(photo: taken from Amazon.com)
Although the Gallery itself had not flourish in sales as it did in visitors, the past teaches one to not make the same mistakes, but make new ones. I personally enjoyed the grandeur of conversation in The Cool School. In a sense the film evoked a care-free, nonchalant emergence of the art scene through constant deliberation of artist and work selection (which artists are chosen for the exhibit), design (how the design of the exhibition was going to look), and audience (who will benefit from the exhibition?). This is something that interests me greatly: the power relationship/interaction between curator and artist; and how they build/ create/ fabricate a piece of history by exhibiting art objects.
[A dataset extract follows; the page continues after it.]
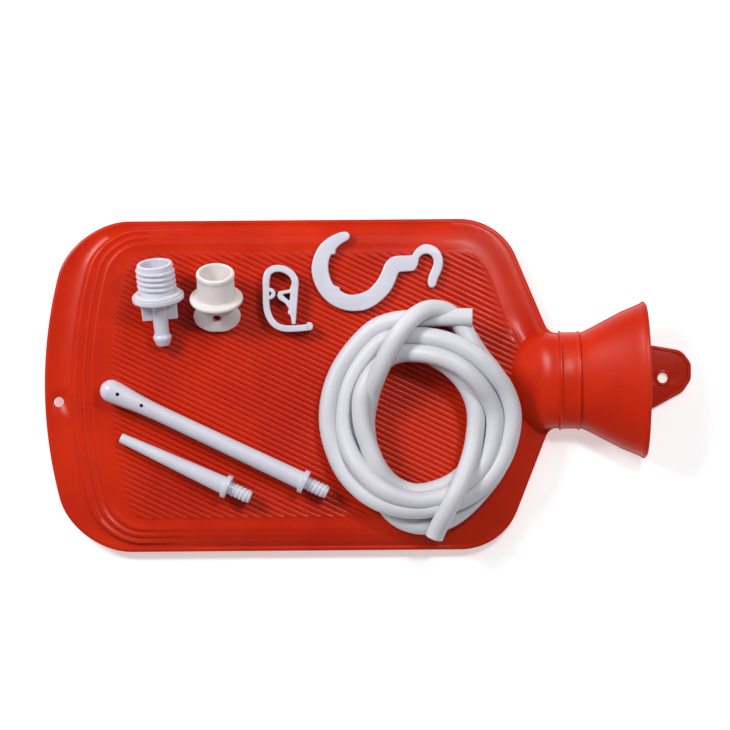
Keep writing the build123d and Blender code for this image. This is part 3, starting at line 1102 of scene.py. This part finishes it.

According to the film, this is also known as 'the art scene.'
I am also interested in the exhibition design that Walter Hopps uses towards the end of the film, where he exhibits Andy Warhol's Campbell Soup prints. The satirical placement of prints on the wall as if they were 'high art' (the kind that are French, Italian, and Spanish) like the "Masters" was the best part in my opinion. Similar to that of other controversial exhibitions such as "Mining the Museum" and "The Enola Gay." Although these exhibitions and Hopp's Andy Warhol Solo Exhibition were saucy and almost disturbing, they were so radically different that it shifted museology paradigm into an interactive and 'think-for-yourself' approach.